Replace the existing checkPalindrome method with the following updated version:

    // Method to check if a string is a palindrome using two pointers,
    // ignoring case and non-letter characters
    public static boolean checkPalindrome(String str) {
        // Initialize two pointers
        int left = 0; // Pointer starting from the beginning
        int right = str.length() - 1; // Pointer starting from the end

        // Loop while the left pointer is less than the right pointer
        while (left < right) {
            // Move left pointer past non-letter characters
            while (left < right && !Character.isLetter(str.charAt(left))) {
                left++;
            }

            // Move right pointer past non-letter characters
            while (left < right && !Character.isLetter(str.charAt(right))) {
                right--;
            }

            // If left and right pointers haven't crossed and characters don't match (ignoring case)
            if (left < right && Character.toLowerCase(str.charAt(left)) != Character.toLowerCase(str.charAt(right))) {
                // If characters don't match, it's not a palindrome
                return false;
            }

            // Move the pointers inwards
            left++;
            right--;
        }

        // If the loop completes without finding any mismatch, it's a palindrome
        return true;
    }

Here are the changes we made:

We added two while loops inside the main while (left < right) loop.
The first inner while loop (while (left < right && !Character.isLetter(str.charAt(left)))) moves the left pointer forward as long as it's still to the left of the right pointer and the character at the left pointer is not a letter (!Character.isLetter(...)).
The second inner while loop (while (left < right && !Character.isLetter(str.charAt(right)))) moves the right pointer backward as long as it's still to the left of the right pointer and the character at the right pointer is not a letter.
The comparison if (left < right && Character.toLowerCase(str.charAt(left)) != Character.toLowerCase(str.charAt(right))) now includes two important checks:
- left < right: This ensures we only compare characters if the pointers haven't crossed after skipping non-letters.
- Character.toLowerCase(...): This converts both characters to lowercase before comparing them, effectively ignoring case.
If the characters (after converting to lowercase) don't match, we return false.
If they match, we move both pointers inwards (left++, right--) to check the next pair of characters.
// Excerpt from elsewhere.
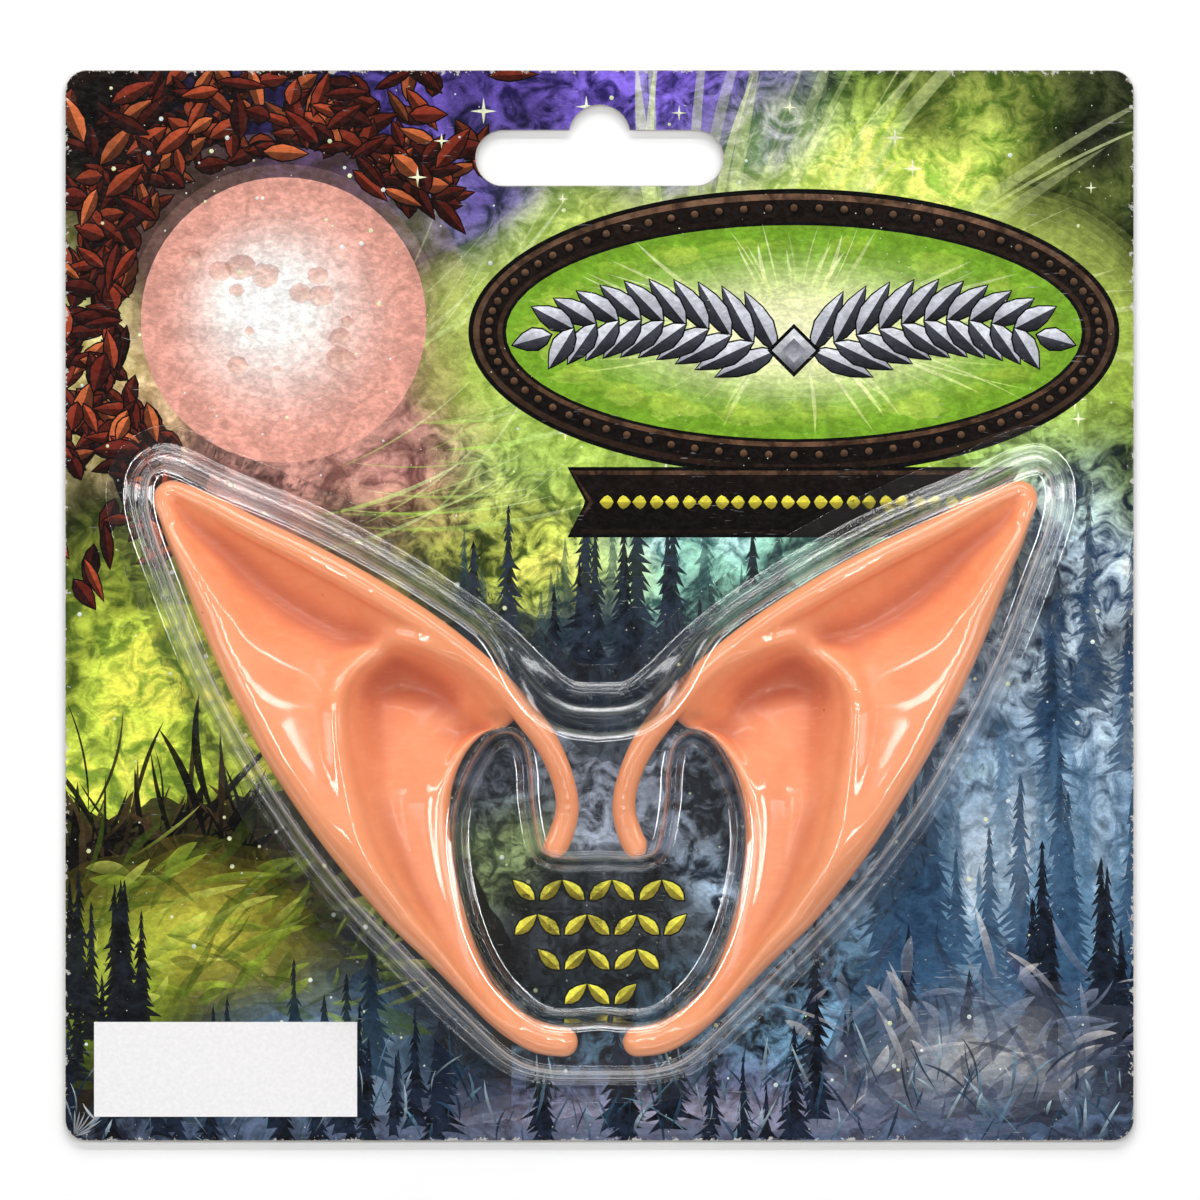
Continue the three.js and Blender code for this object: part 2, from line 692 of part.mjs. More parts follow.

Now, let's modify the main method to test with a string that includes spaces, punctuation, and mixed case. Replace the existing test cases in the main method with this:

    public static void main(String[] args) {
        String testString = "A man, a plan, a canal: Panama"; // A classic palindrome
        boolean isPalindrome = checkPalindrome(testString);

        if (isPalindrome) {
            System.out.println("\"" + testString + "\" is a palindrome.");
        } else {
            System.out.println("\"" + testString + "\" is not a palindrome.");
        }

        testString = "No 'x' in Nixon"; // Another palindrome
        isPalindrome = checkPalindrome(testString);

        if (isPalindrome) {
            System.out.println("\"" + testString + "\" is a palindrome.");
        } else {
            System.out.println("\"" + testString + "\" is not a palindrome.");
        }

        testString = "hello world"; // Not a palindrome
        isPalindrome = checkPalindrome(testString);

        if (isPalindrome) {
            System.out.println("\"" + testString + "\" is a palindrome.");
        } else {
            System.out.println("\"" + testString + "\" is not a palindrome.");
        }
    }

Save the PalindromeChecker.java file.

Compile and run the updated program in the Terminal:

javac PalindromeChecker.java
java PalindromeChecker

You should now see the following output, correctly identifying the palindromes even with non-letter characters and mixed case:

"A man, a plan, a canal: Panama" is a palindrome.
"No 'x' in Nixon" is a palindrome.
"hello world" is not a palindrome.

You have successfully enhanced your palindrome checker to handle more complex strings!

Summary

In this lab, we learned how to check if a string is a palindrome in Java. We started by implementing a method to reverse a string and comparing it to the original string to determine if it's a palindrome. This involved creating a Java file, writing code to iterate through the string in reverse, and using the equals() method for comparison.

We then explored the two-pointer approach, a more efficient method for palindrome checking that avoids creating a new reversed string. Finally, we enhanced our palindrome check to ignore case and non-letter characters, making the check more robust for real-world scenarios.